Raniga advocated a radical transformation of the welfare system and changes to policies that disadvantage both poor people and developmental social workers, a type of social worker who focuses on pulling together community resources to address social and economic problems. In particular, she argued for the creation of a National Social Development Act to accomplish three distinct objectives: connecting women in the informal economy to strategies that help them withstand economic shocks; ensuring that services provided by developmental social workers integrate clear social and economic goals; and fostering partnerships among stakeholders in the social development sector, which aims to promote the well-being of the population as a whole.
“Social workers acknowledge that economic development that does not provide opportunities for productive employment of people and that does not consider how the intersections of race, class and gender influence people’s access to status, privilege, and power will limit social development initiatives,” said Raniga, who co-edited the book The Tensions between Culture and Human Rights: Emancipatory Social Work and Afrocentricity in a Global World.
Raniga connected one of the themes of her lecture, the need to empower women to fully integrate into the economic life of their community, to the pioneering work of the series’ namesake, Professor Emerita Elaine Pinderhughes. Her seminal research, published in the 1980s, revealed that race, ethnicity, and power strongly influence how social workers interact with clients.
“You are an inspiration to social workers all over, particularly within the Global South countries,” Raniga told Pinderhuges, who attended the virtual lecture and asked a poignant question about the informal economy during a Q&A after the talk. “Your seminal book, titled Understanding, Race, Ethnicity, and Power, resonates a lot with us as practitioners in South Africa, and has made a profound impact on how power permeates every aspect of our daily relationships, and working towards emancipatory and empowering practice is really a priority in South Africa.”
Raniga identified poverty and unemployment as two of the biggest challenges facing South Africa today. Nearly 30 years after apartheid ended, more than 50 percent of people in South Africa live in poverty and over 32 percent are unemployed.
But of those who do have jobs, almost 30 percent are employed in the informal sector. Their roles vary, with many of these 4.8 million people working as market traders, waste pickers, coal miners, nannies, or house cleaners. And Raniga’s research into sustainable livelihoods has revealed that more than 50 percent of unemployed women have entered the informal economy by starting their own small businesses to supplement the monthly grants that they receive from the government.

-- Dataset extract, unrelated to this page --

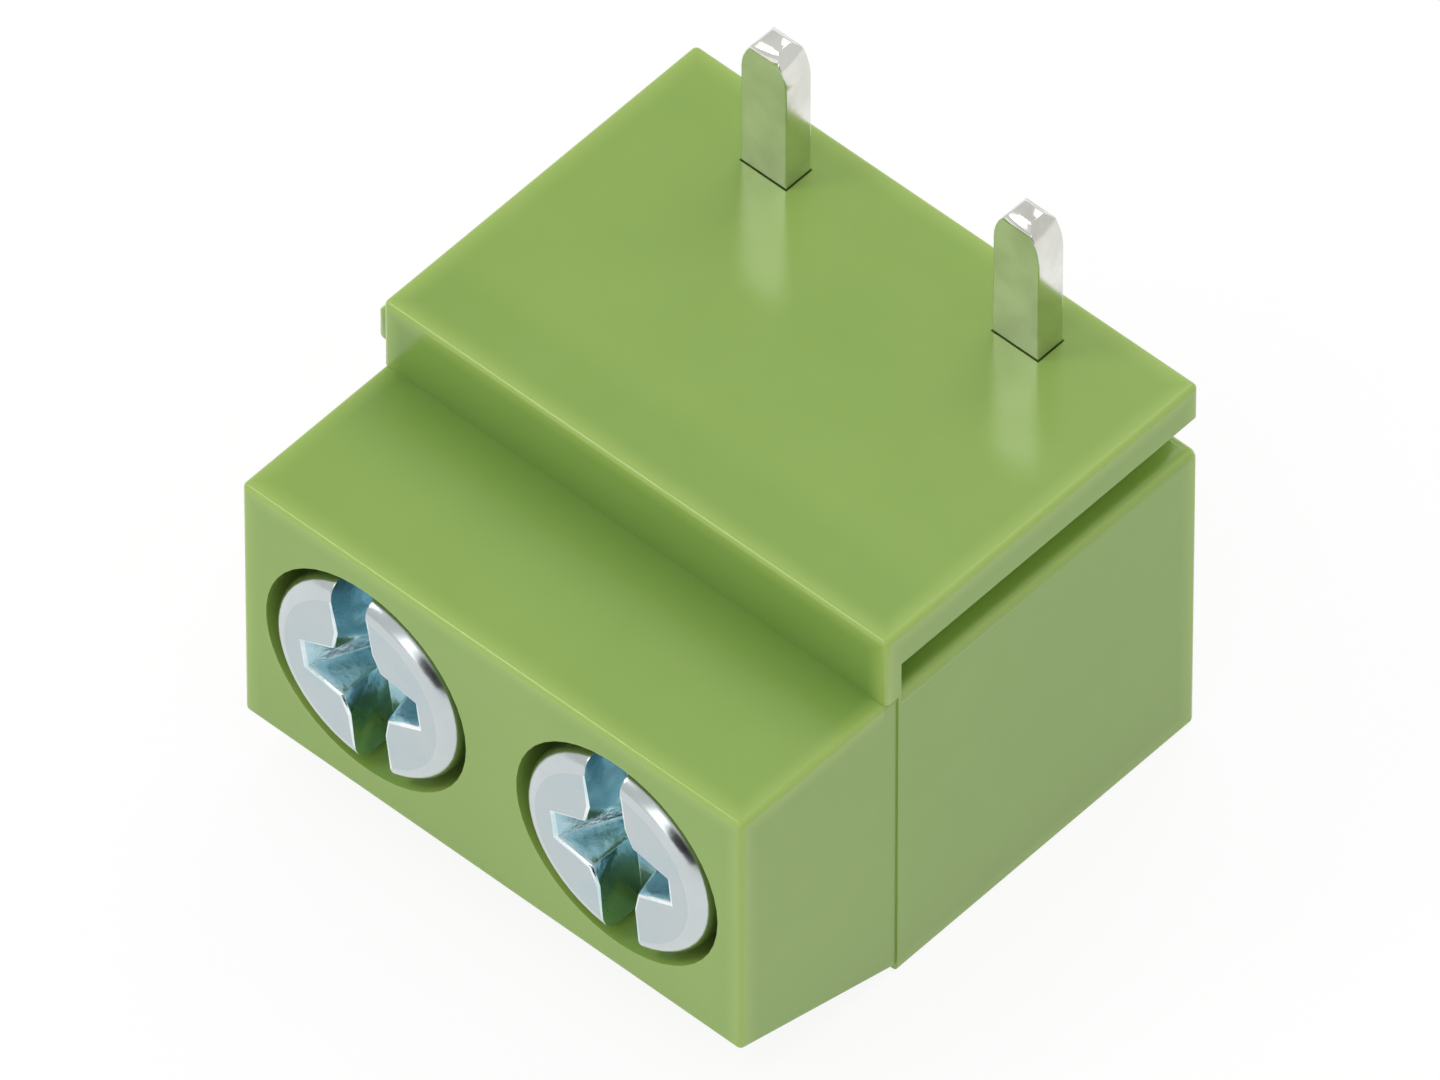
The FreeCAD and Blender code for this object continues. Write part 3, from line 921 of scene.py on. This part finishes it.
def area_lamp(name, azimuth, elevation, width, height, power, lean=0.0):
    """Hang a rectangular lamp that faces the block, its top leaning towards +X by so many degrees."""
    _, _, back = camera_axes(math.radians(azimuth), math.radians(elevation))
    data = bpy.data.lights.new(name, "AREA")
    data.shape = "RECTANGLE"
    data.size = width
    data.size_y = height
    data.energy = power
    lamp = bpy.data.objects.new(name, data)
    lamp.location = MIDDLE + back * LAMP_DISTANCE
    roll = Quaternion((0.0, 0.0, 1.0), math.radians(-lean))
    lamp.rotation_euler = ((-back).to_track_quat("-Z", "Y") @ roll).to_euler()
    bpy.context.scene.collection.objects.link(lamp)


def floor_material(colour):
    """Make a pale floor that the camera and reflections see as near white, with a faint shadow."""
    glow_strength = 1.03
    glow_share = 0.86
    material = bpy.data.materials.new("studio_floor")
    material.use_nodes = True
    tree = material.node_tree
    shader = tree.nodes["Principled BSDF"]
    shader.inputs["Base Color"].default_value = colour
    shader.inputs["Roughness"].default_value = 0.9
    shader.inputs["Specular IOR Level"].default_value = 0.0
    glow = add_node(tree, "ShaderNodeEmission", {"Color": WHITE, "Strength": glow_strength})
    path = add_node(tree, "ShaderNodeLightPath")
    seen = math_node(tree, "MAXIMUM", path.outputs["Is Camera Ray"], path.outputs["Is Glossy Ray"])
    seen = math_node(tree, "MAXIMUM", seen, path.outputs["Is Transmission Ray"])
    share = math_node(tree, "MULTIPLY", seen, glow_share)
    blend = add_node(tree, "ShaderNodeMixShader")
    tree.links.new(share, blend.inputs["Fac"])
    tree.links.new(shader.outputs["BSDF"], blend.inputs[1])
    tree.links.new(glow.outputs["Emission"], blend.inputs[2])
    tree.links.new(blend.outputs["Shader"], tree.nodes["Material Output"].inputs["Surface"])
    return material


class BLOCK_OT_set_stage(bpy.types.Operator):
    """Lay the floor, hang the lamps and set the camera"""

    bl_idname = "block.set_stage"
    bl_label = "Set the stage"

    def execute(self, context):
        settings = context.scene.block_studio
        self.lay_floor(settings)
        self.light(context, settings)
        self.aim_camera(context, settings)
        return {"FINISHED"}

    @staticmethod
    def lay_floor(settings):
        """Lay a plain floor under the block."""
        shape = bmesh.new()
        bmesh.ops.create_grid(shape, x_segments=1, y_segments=1, size=3.0)
        mesh = bpy.data.meshes.new("studio_floor")
        shape.to_mesh(mesh)
        shape.free()
        floor = bpy.data.objects.new("studio_floor", mesh)
        bpy.context.scene.collection.objects.link(floor)
        mesh.materials.append(floor_material(settings.floor_colour))

    @staticmethod
    def light(context, settings):
        """Light the block evenly, with soft lamps for the sheen and a dark opening for the metal."""
        opening_direction = (0.72, -0.69, 0.08)
        # Cosines of the angles from that direction where the opening starts and where it is full.
        opening_start, opening_full = 0.81, 0.89
        world = context.scene.world or bpy.data.worlds.new("studio")
        context.scene.world = world
        world.use_nodes = True
        tree = world.node_tree
        sky = tree.nodes["Background"]
        sky.inputs["Strength"].default_value = settings.world_strength
        direction = add_node(tree, "ShaderNodeTexCoord").outputs["Generated"]
        along = add_node(tree, "ShaderNodeVectorMath", operation="DOT_PRODUCT")
        along.inputs[1].default_value = Vector(opening_direction).normalized()
        tree.links.new(direction, along.inputs[0])
        opening = remap(tree, along.outputs["Value"], opening_start, opening_full)
        tree.links.new(mix_colour(tree, opening, WHITE, DARK), sky.inputs["Color"])
        area_lamp("front_softbox", 20, 27, width=0.06, height=0.20, power=0.054, lean=37)
        area_lamp("rear_softbox", 190, 50, width=0.12, height=0.12, power=0.055)
        area_lamp("strip_light", -41, 48, width=0.05, height=0.09, power=0.060)

    @staticmethod
    def aim_camera(context, settings):
        """Stand the camera where the photograph was taken from."""
        right, up, back = camera_axes(settings.azimuth, settings.elevation)
        # Shifts of the aim in the picture, in millimetres.
        shift_right, shift_up = 0.0114, 0.3212
        aim = MIDDLE + right * shift_right * MM + up * shift_up * MM
        data = bpy.data.cameras.new("camera")
        data.sensor_width = 36.0
        data.lens = settings.lens
        data.clip_start = 0.01
        data.clip_end = 5.0
        camera = bpy.data.objects.new("camera", data)
        camera.location = aim + back * settings.distance
        camera.rotation_euler = Matrix((right, up, back)).transposed().to_euler()
        context.scene.collection.objects.link(camera)
        context.scene.camera = camera
        context.scene.view_settings.view_transform = "Standard"


class BLOCK_PT_dressing(bpy.types.Panel):
    """List the steps that dress the terminal block"""

    bl_idname = "BLOCK_PT_dressing"
    bl_label = "Terminal Block"
    bl_space_type = "VIEW_3D"
    bl_region_type = "UI"
    bl_category = "Terminal Block"

    def draw(self, context):
        layout = self.layout
        for operator in OPERATORS:
            layout.operator(operator.bl_idname)
        for name in ("block_moulding", "block_metal", "block_studio"):
            settings = getattr(context.scene, name)
            for key in settings.bl_rna.properties.keys():
                if key not in ("rna_type", "name"):
                    layout.prop(settings, key)


OPERATORS = (
    BLOCK_OT_dress_moulding,
    BLOCK_OT_dress_contacts,
    BLOCK_OT_dress_cages,
    BLOCK_OT_dress_screws,
    BLOCK_OT_set_stage,
)
CLASSES = (MouldingSettings, MetalSettings, StudioSettings, *OPERATORS, BLOCK_PT_dressing)


def register():
    for item in CLASSES:
        bpy.utils.register_class(item)
    bpy.types.Scene.block_moulding = bpy.props.PointerProperty(type=MouldingSettings)
    bpy.types.Scene.block_metal = bpy.props.PointerProperty(type=MetalSettings)
    bpy.types.Scene.block_studio = bpy.props.PointerProperty(type=StudioSettings)


def unregister():
    del bpy.types.Scene.block_studio
    del bpy.types.Scene.block_metal
    del bpy.types.Scene.block_moulding
    for item in reversed(CLASSES):
        bpy.utils.unregister_class(item)


def main():
    """Dress the block and set the stage."""
    register()
    bpy.ops.block.dress_moulding()
    bpy.ops.block.dress_contacts()
    bpy.ops.block.dress_cages()
    bpy.ops.block.dress_screws()
    bpy.ops.block.set_stage()


if __name__ == "__main__":
    main()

“The number of women engaged in businesses has increased as a result of opportunities provided by the non-profit sector and has emerged as a key developmental strategy in low-income communities, influencing public policies, societal attitudes, and socio-political processes,” said Raniga. “The community-based economic strategies employed by women to promote family well-being in South Africa,” she added, “provide evidence of how women can tap into their human capabilities and social capital to enhance income security and child well-being outcomes.”
But the rising presence of women in the informal economy—and their ability to tap into their skill sets to provide fulfilling lives for their families—has rarely led to financial investments in their small businesses. “Despite the increased visibility of women in the informal economy, financial institutions in the private sector continue to exclude women from access to micro-credit and loans, which is an obstacle to long-term sustainability of their small businesses,” said Raniga.
So what can women in the informal economy do to help make ends meet? Raniga said communities can organize to drive the development process themselves by identifying needs and then mobilizing existing strengths and assets to respond appropriately. “These,” she said, “can be drawn from their localized context in terms of knowledge, skills, and resources.”